Analyse : Andrea Arnold a déjà affirmé au travers de ses précédents films son goût pour les jeunes marginaux, particulièrement dans Fish Tank. Avec ce dernier film elle s’est déplacée en Amérique où elle s’est intéressée à cette Amérique blanche et pauvre de jeunes gens qui n’ont d’autre espoir que celui de vivre au jour le jour, avec un avenir incertain pour ne pas dire sans avenir. Sans famille pour la plupart, c’est dans le groupe qu’ils vont la recréer, vivant dans ce vase clos, joyeux et insouciant, qui dans le film prend la forme d’un van qui parcours l’Amérique avec leur musique bruyante, leurs arrêts dans des motels miteux, leurs blagues de potache et la solidarité qu’ils se manifestent. On imaginerait alors un film joyeux, plein de mouvement et de dynamisme. C’est effectivement le cas. Mais au delà de cette joie tonitruante, de cette merveilleuse liberté, de cette insouciance, il y a un profond désespoir et c’est un monde bien triste qui nous est présenté par Andrea Arnold qui dénonce les dérives d’un système économique.
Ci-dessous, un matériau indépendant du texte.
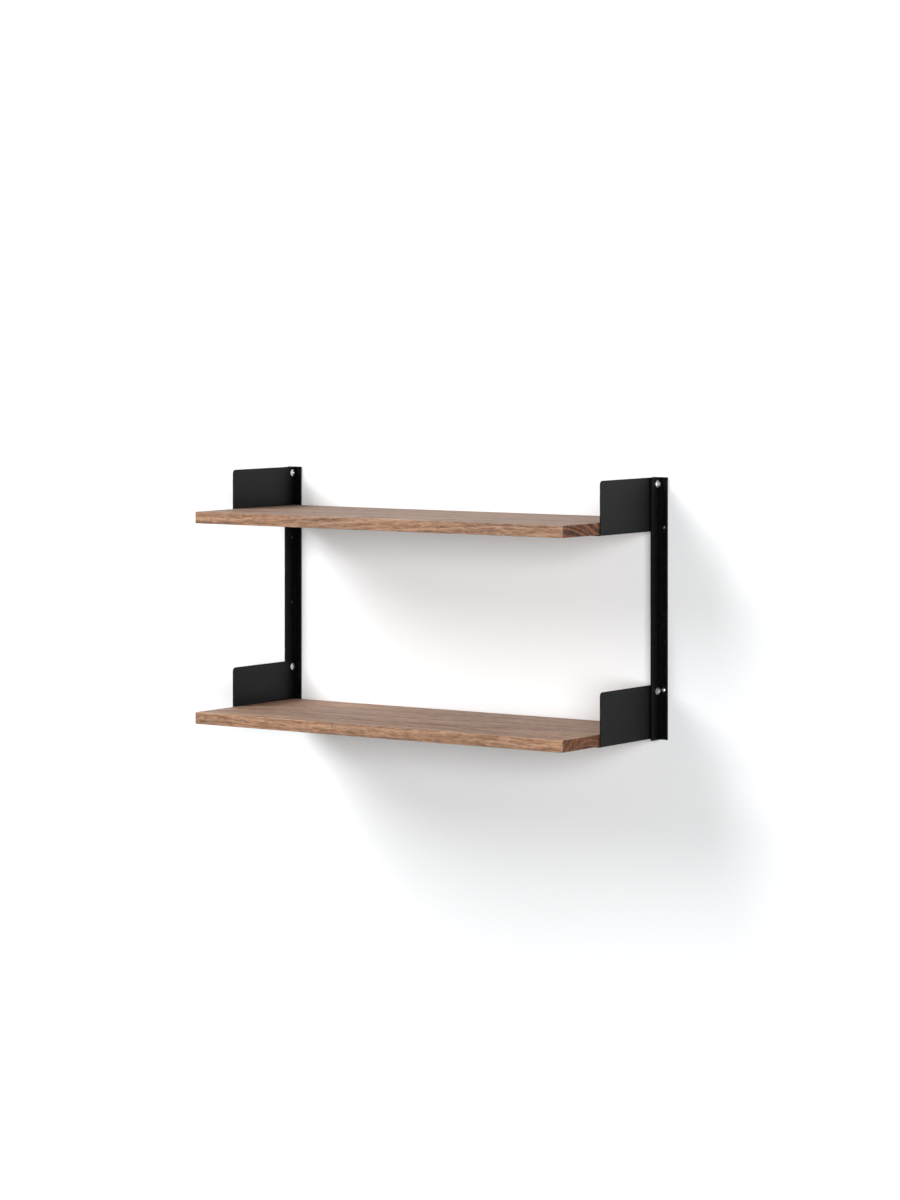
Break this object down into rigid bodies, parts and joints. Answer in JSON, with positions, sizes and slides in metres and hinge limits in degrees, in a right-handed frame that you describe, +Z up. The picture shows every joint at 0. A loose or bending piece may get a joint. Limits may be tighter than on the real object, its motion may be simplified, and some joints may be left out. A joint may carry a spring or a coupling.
{
  "type": "wall shelf",
  "caption": "Wall shelf with wooden boards held one above the other between steel T rails by folded sheet-steel brackets.",
  "frame": {"origin": "centre of the four wall screws, on the wall plane, at half the height of the rails", "axes": "+X runs right along the wall, +Y points into the wall, +Z is up; the shelf stands at negative Y"},
  "size_m": [0.946, 0.39, 0.52],
  "materials": {
    "walnut": "matt oiled walnut with straight grain",
    "black_steel": "satin black powder coat",
    "zinc_hardware": "bright zinc plate"
  },
  "bodies": {
    "root": {"shelf_lower": "walnut", "shelf_upper": "walnut", "rail_left": "black_steel", "rail_right": "black_steel", "bracket_lower_left": "black_steel", "bracket_lower_right": "black_steel", "bracket_upper_left": "black_steel", "bracket_upper_right": "black_steel", "bolt_lower_left": "zinc_hardware", "bolt_lower_right": "zinc_hardware", "bolt_upper_left": "zinc_hardware", "bolt_upper_right": "zinc_hardware", "washer_lower_left": "zinc_hardware", "washer_lower_right": "zinc_hardware", "washer_upper_left": "zinc_hardware", "washer_upper_right": "zinc_hardware", "nut_lower_left": "zinc_hardware", "nut_lower_right": "zinc_hardware", "nut_upper_left": "zinc_hardware", "nut_upper_right": "zinc_hardware", "wall_screw_lower_left": "zinc_hardware", "wall_screw_lower_right": "zinc_hardware", "wall_screw_upper_left": "zinc_hardware", "wall_screw_upper_right": "zinc_hardware", "board_screw_lower_left_back": "zinc_hardware", "board_screw_lower_left_front": "zinc_hardware", "board_screw_lower_right_back": "zinc_hardware", "board_screw_lower_right_front": "zinc_hardware", "board_screw_upper_left_back": "zinc_hardware", "board_screw_upper_left_front": "zinc_hardware", "board_screw_upper_right_back": "zinc_hardware", "board_screw_upper_right_front": "zinc_hardware"}
  },
  "joints": []
}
Certes ce mode de vie n’est pas sans rappeler le mouvement hippie des années 60, ces jeunes qui rejetaient les valeurs traditionnelles, le mode de vie de la génération de leurs parents et la société de consommation, qui voulaient vivre d’amour, d’eau fraiche et de chansons. Mais l’utopie n’est plus de ce monde. Nos américains pur sucre, même s’ils se veulent libres et décontractés, ont en réalité reconstitué en miniature une société libérale avec tous ses poncifs. Une société fondée sur l’argent, qui est leur quête obsédante, la violence à l’occasion, avec une « chef d’entreprise », Krystal, qui mène tout ce monde à la baguette, les exploite durement et n’hésite pas à les abandonner au bord de la route s’ils ne sont pas assez rentables ou assez souples. Une société qui ne fait pas envie, où les faibles, entendons ceux qui n’ont pas assez rapporté d’argent, qui n’ont pas assez vendu au prix de mensonges à la limite de l’escroquerie, aux riches comme aux plus pauvres des revues dont ils n’ont nul besoin, doivent rituellement se battre le soir pour défendre leur peau. Une fausse famille, une liberté amère, une fausse insouciance, de laquelle émerge Star, émouvante Sasha Lane dont c’est le premier rôle, le seul être authentique et pur, insubmersible, et qui s’en échappera dans une scène finale qui ressemble à un baptême de la vie.

On reconnaît l’admirable maîtrise de la caméra qu’a la réalisatrice et qui a fait son succès. Elle filme les corps au plus près, saisissant toute leur jeunesse et leur sensualité. La caméra à l’épaule, elle donne à ses plans, souvent magnifiques et soignés, plus de mouvement encore. On a même parfois l’impression que la caméra est sur l’épaule de Star. C’est à travers elle, son regard, sa naïveté, sa candeur que l’on voit se dérouler le fil de leur vie. On tremble souvent pour elle car elle se met constamment en danger, sur le fil du rasoir, sauvée de situations scabreuses soit par le chevalier blanc sous la forme du hurlement d’un loup, soit par sa bonne étoile. Mais Star est un être lumineux que rien ne semble pouvoir atteindre. Et c’est ce qui fait en partie la force de ce film.

Certes, et cela a été remarqué par la critique, la réalisatrice n’avait peut-être pas besoin de 2 h 43. Une bonne demi-heure de moins n’aurait rien enlevé au propos, au contraire. Certes aussi la musique, volontairement très présente, est parfois fatigante, mais c’est sans doute une question de générations. Il reste que c’est un film attachant, généreux et lumineux, qui mérite le couronnement qu’il a obtenu à Cannes.